Skiing down Gypsy, past the Lakeview Triple chair. // Photos by Amy McCaffree

Next, try Midway, the first trail to the left off Gypsy (after getting off the Express chair). It has a slightly steeper pitch than Gypsy, and is not as long, but still a relatively gentle challenge. Other intermediate runs off Basin Express are Lower Sam’s Alley, a short and steeper intermediate run; Prime Time, a narrow run that is an old chair line; and Ridge Run, a more challenging intermediate trail with a variable pitch. My husband, who’s been skiing at Schweitzer since he was a young kid, says if a skier can go down Ridge Run and feel comfortable and in control, he/she is ready to go on the runs off Stella, on Schweitzer’s backside. Other ways to access Ridge Run are to begin from the summit via the Great Escape Quad or Lakeview Triple, and while you’re there enjoy stellar views of the surrounding peaks and Lake Pend Oreille (consult the trail map for directions).

Great Escape Quad: At the top of this chairlift, turn right and head down The Great Divide, a narrow (and busy) intermediate run that leads to the backside, Outback Bowl, or you can turn right onto Teakettle Trail and ski/ride back to the Village, connecting with Lower Stiles on the way.

If your family feels ready for the backside and the runs off Stella, follow The Great Divide to Down the Hatch (you can’t miss the left turn), then turn left onto Vagabond, a popular intermediate trail that leads to Stella.

Stella: Providing access to six intermediate trails, Stella is popular with families and each chair seats six people—which means even with a line the wait typically feels short. Cathedral Aisle, Zip Down, Stella’s Run, and Springboard are average intermediate runs, and some of my family’s favorites.

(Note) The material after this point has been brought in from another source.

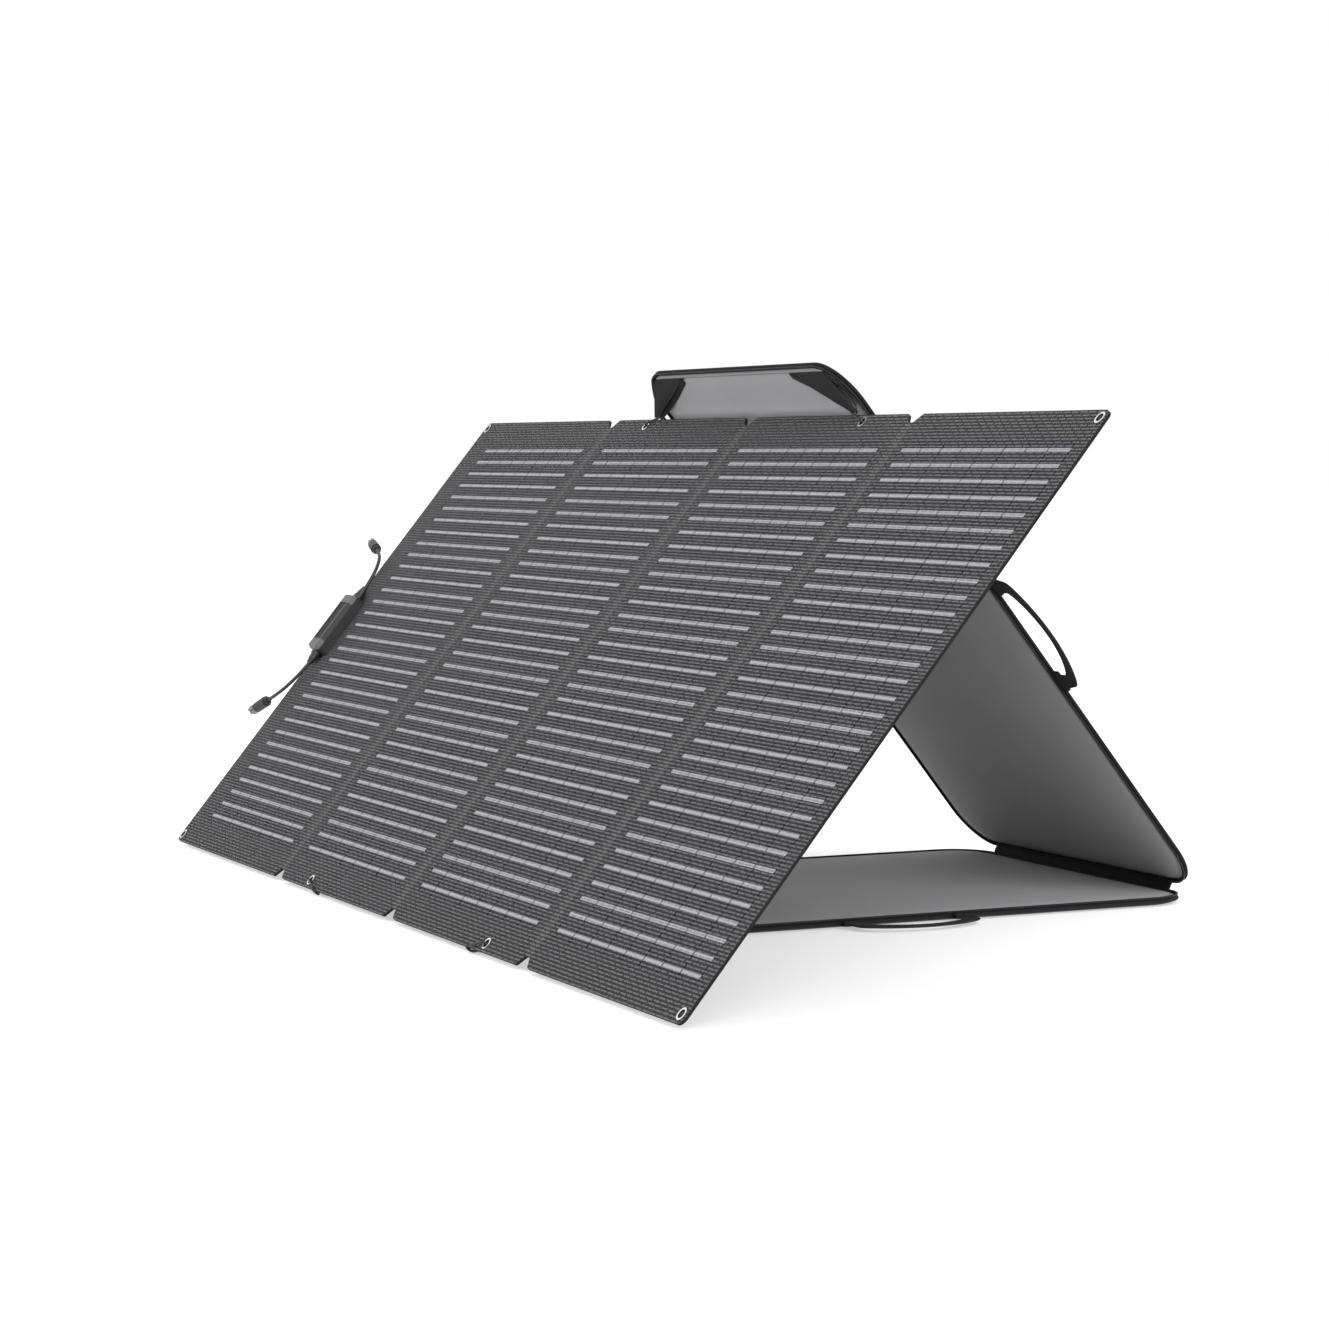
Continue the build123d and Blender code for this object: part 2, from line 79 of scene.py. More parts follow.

Family Go-Pro selfie while riding up Stella. // Photo by Judd McCaffree

Cedar Park Express: Kaniksu, Snow Ghost, and Have Fun are three average-level blue-square trails off this new quad chairlift (installed summer 2019).

Idyle Our T-Bar: If your family feels ready for a new challenge, ride the T-bar to access Little Blue Ridge Run—the longest trail at Schweitzer, at 2.1 miles, with some steeper sections that make it a more difficult intermediate run. The T-bar can be tricky even without riding with a child, so give yourself a positive pep talk and try it. When riding with a child, take the inside position, bend your knees, hang on, and stay in your lane as well as you can. When riding with a small child, the T-bar is going to come to the mid-way area of your back thigh or even lower, like the back of your knee. Awkward? Yes. But doable. (I crashed off the T-Bar with my son a few years ago—funny story, actually. Since we were almost to the top, we just took off our skis and hiked up the rest of the way.)

There are more intermediate runs than these at Schweitzer, but this is a good list to get your kids exploring other areas of the mountain and nudging them outside their comfort zone. And maybe in a year or two or five, you’ll all be going down Upper Kaniksu and Sundance together—two of my family’s favorite black diamond runs (minus our daughter).

Skiing growth requires year by year improvement. Do what you can, as well as you can each season. Remember this ski mantra: “If you’re not falling, you’re not trying.”


Breakfast: Make sure your kids are well-fed before starting their first run of the day. Because Schweitzer is a two-hour drive from my home in Spokane, my kids are ready for a “second breakfast” when we arrive at Lakeview Lodge. We usually get a breakfast burrito from Cabinet Mountain Coffee Café, located on the main level (open Monday-Thursday 7:30 a.m.-1:30 p.m. and Friday-Sunday 7:30 a.m.-4:00 p.m.) or a hot egg breakfast option from the Lakeview Cafe. There are also bagels, cinnamon rolls, muffins, scones, and other quick, belly-filling options.

Lunch: It’s better to go into the lodge too early than too late. Don’t wait until your child is grumpy or has run out of energy and bonked. (Avert an on-hill meltdown by keeping some handy snacks in your jacket or backpack while on the slopes.) Even when my family brings our own lunch, we always buy an order of French fries from Lakeview Cafe—there is something about hot, salty fries that tastes really good after skiing for a few hours. And the fries at Schweitzer are some of the best ski mountain fries we’ve had. There is also a small microwave and cold water dispenser in the brown-bag dining area of the lodge, so you can utilize these supplies for some BYO-hot cocoa or to warm-up food you brought. Eating or drinking something warm at lunch helps a child stay warmer while skiing.

Après-Ski with Kids: Hot chocolate is always a kid favorite after skiing. You can purchase at Lakeview Lodge, but if the cafeteria food service or Cabinet Mountain Coffee Cafe are closed, you can find it a Mojo Coyote Café inside the Selkirk Lodge (lobby level). But when you don’t have time to sit down and indulge—or because a kid can’t carry a cup and their gear back to the car—there are hot-beverage options off the mountain in the cities of Ponderay and Sandpoint. The Starbucks drive-thru at the intersection of Schweitzer Cutoff Road and Highway 95 has helped make the drive home more pleasurable many times for my family.

Amy McCaffree didn’t grow up in a ski family and only started skiing as a teenager, first taking lessons with her junior high Ski Club at Snoqualmie Ski Acres, in the Cascade Mountains. Now it’s her favorite winter sport, and being married to a ski patroller inspires her to always keep learning and improving her ski skills, and to push outside her comfort zone by venturing to steeper slopes.